22. The principles guiding the grant of conservatory orders were also outlined in Board of Management of Uhuru Secondary School v City County Director of Education & 2 others [2015] eKLR thus: “25. Foremost, the applicant ought to demonstrate a prima facie case with a likelihood of success and that in the absence of the conservatory orders he is likely to suffer prejudice…
26. It is in my view not enough to merely establish a prima facie case and show that it is potentially arguable. Potential arguability is not enough to justify a conservatory order but rather there must also be evident a likelihood of success. The prima facie case ought to be beyond a speculative basis…
28. Once the applicant has established to the court’s satisfaction a prima facie case with a likelihood of success the court is then to decide whether a grant or a denial of the conservatory relief will enhance the Constitutional values and objects of the specific right or freedom in the Bill of Rights…
29. Thirdly, flowing from the first two principles, is whether if an interim Conservatory order is not granted, the petition or its substratum will be rendered nugatory. It is indeed the business of the court to ensure and secure so far as possible that any transitional motions before the court do not render nugatory the ultimate end of justice…
30. The fourth principle which emerges from the various cases and is well captured by the Supreme Court of Kenya in the case of Gatirau Peter Munya –v- Dickson Mwenda Githinji & 2 Others [2014] eKLR is that the court must consider conservatory orders also in the face of the public interest dogma.
31. Finally, the court is to exercise its discretion in deciding whether to grant or deny a conservatory order.
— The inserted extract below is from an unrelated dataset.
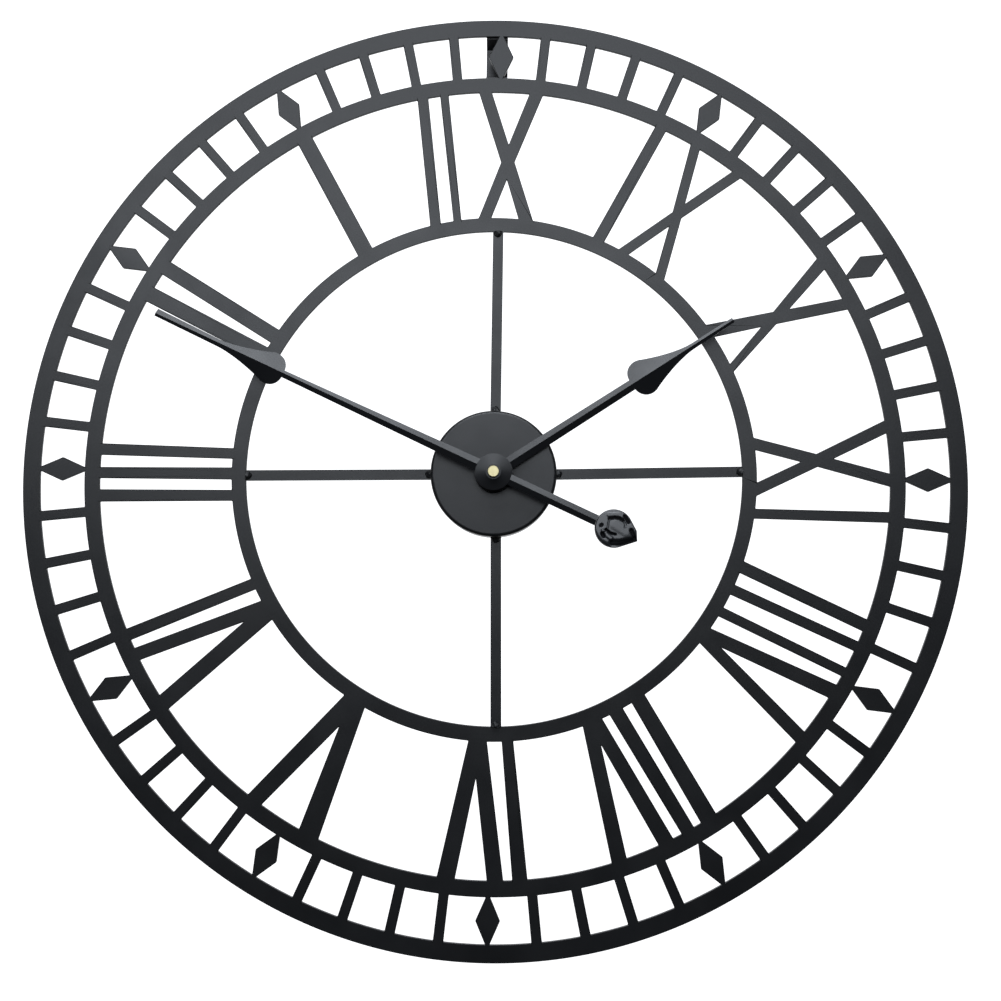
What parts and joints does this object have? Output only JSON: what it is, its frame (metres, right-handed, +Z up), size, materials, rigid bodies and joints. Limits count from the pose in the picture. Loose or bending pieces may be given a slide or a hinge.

The court must consequently consider all relevant material facts and avoid immaterial matters. The court will consider the applicants’ credentials, the prima facie correctness of the availed information, whether the grievances are genuine, legitimate and deserving and finally whether the grievances and allegations are grave and serious or merely vague and reckless.”
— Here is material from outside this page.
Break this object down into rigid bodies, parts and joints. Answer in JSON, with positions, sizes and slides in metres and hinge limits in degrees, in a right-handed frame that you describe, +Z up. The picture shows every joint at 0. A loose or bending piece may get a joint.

23. I will adopt the principles outlined in the cited case law in considering the present application. On whether the petitioners have established a prima faciecase with the likelihood of success, I note that the petitioners’ case is that there are civil cases pending in court and those cases will be interfered with by the 1st and 2nd respondents’ actions. The petitioners further argue that the investigations have the probable effect of having the documents filed by the petitioners in those cases expunged. The 1st and 2nd respondents, however, deny these allegations and assert that the petitioners’ case is based on apprehension and without any evidentiary basis.
24. In my view, the issues raised in the instant petition are pertinent issues which the Court that will hear the petition will have to interrogate in determining whether the respondents conducted themselves as is required of them under the Constitution and enabling statutes. It would therefore be difficult to state that the petitioners have not established a prima faciecase without going into detailed analysis of the positions of the parties. It is also important to state that a detailed analysis is not possible at this stage considering that the 1st and 2nd respondents are yet to file substantive replies to the petition. I will thus proceed on the material placed before this Court by the petitioners and conclude that a prima facie case has been established.
25. The next step is to assess whether failure to grant conservatory orders will render the main case nugatory, whether failure to grant the orders will prejudice the petitioners and whether it is in the public interest to grant conservatory orders.
26. The petitioners argue that the 1st and 2nd respondents have resorted to investigating them against the backdrop of public interest cases and a complaint by the 2nd Petitioner which the police had indicated that they would investigate. Further, that they challenge the attempt by the 1st and 2nd respondents to impeach the advocate-client confidentiality between the 1st Petitioner on the one hand and the 2nd and 3rd petitioners on the other hand.
27. The 1st and 2nd respondents on their part argue that the orders sought by the petitioners are meant to circumvent the criminal justice process and deter them from performing their respective statutory and constitutional functions.
28. I have looked at the evidence placed before the Court and it is not clear that the actions of the 1st and 2nd respondents are actuated by malice so as to amount to abuse of their authority. The allegation that the petitioners are relying on forged documents in pursuit of what they claim is public interest litigation is serious and must be dealt with by the agencies empowered by the law to deal with such issues. Stopping the 2nd Respondent from investigating the matter and asking the 1st Respondent not to prosecute the matter, if there is sufficient evidence to do so, will mean that the petitioners will prosecute their claims based on suspect documents. Such action will undermine the tenets of justice.
29. The petitioners assert that the 1st and 2nd respondents’ actions are meant to deter them from pursuing public interest matters. The question then is why would they be scared if their documents are clean. It is more detrimental to the interests of justice to allow the petitioners to prosecute cases premised on suspect documents than to allow the 1st and 2nd respondents to execute their constitutional and statutory functions. Nothing has been placed before this Court by the petitioners to show that the 1st and 2nd respondents are acting outside their mandates.
30. It is also important to observe that there are sufficient safeguards in our laws to protect the petitioners and to ensure that they will enjoy their rights to a fair trial if they will subsequently be charged in court. In this regard, the petitioners really have no reason to fear as they will be vindicated by investigations and the outcome of any trial arising therefrom. It is therefore clear from the contested facts in this case that it has not been shown with certainty that the intended investigation is mala fides.
31. As to whether the failure to grant the conservatory orders will render the petition nugatory, I am of the view that the petition can be heard and determined before the investigations are concluded and any prosecution commenced. The petition will not therefore be rendered nugatory by allowing the 1st and 2nd respondents to carry out and conclude their work. The outcome of the investigations of the 1st Respondent will be subjected to review by the 2nd Respondent before a decision to prosecute is made.
32. The investigations will disclose whether the 1st Petitioner stuck to his lane as is expected of a professional advocate or veered off his lane into the mucky world of crime by aiding the 2nd and 3rd petitioners to procure forged documents in order to lodge their cases. The 2nd Respondent cannot therefore at this stage be said to have violated the principle of advocate-client confidentiality. No prejudice will be suffered by the petitioners if the 1st and 2nd respondents are allowed to perform their legitimate functions.
33. Owing to what I have stated in this ruling, it follows that the application for conservatory orders is without merit. The application is therefore dismissed.
34. The issue of costs shall abide the hearing and determination of the petition
Dated, signed and delivered virtually at Kabarnet this 26th day of November, 2021.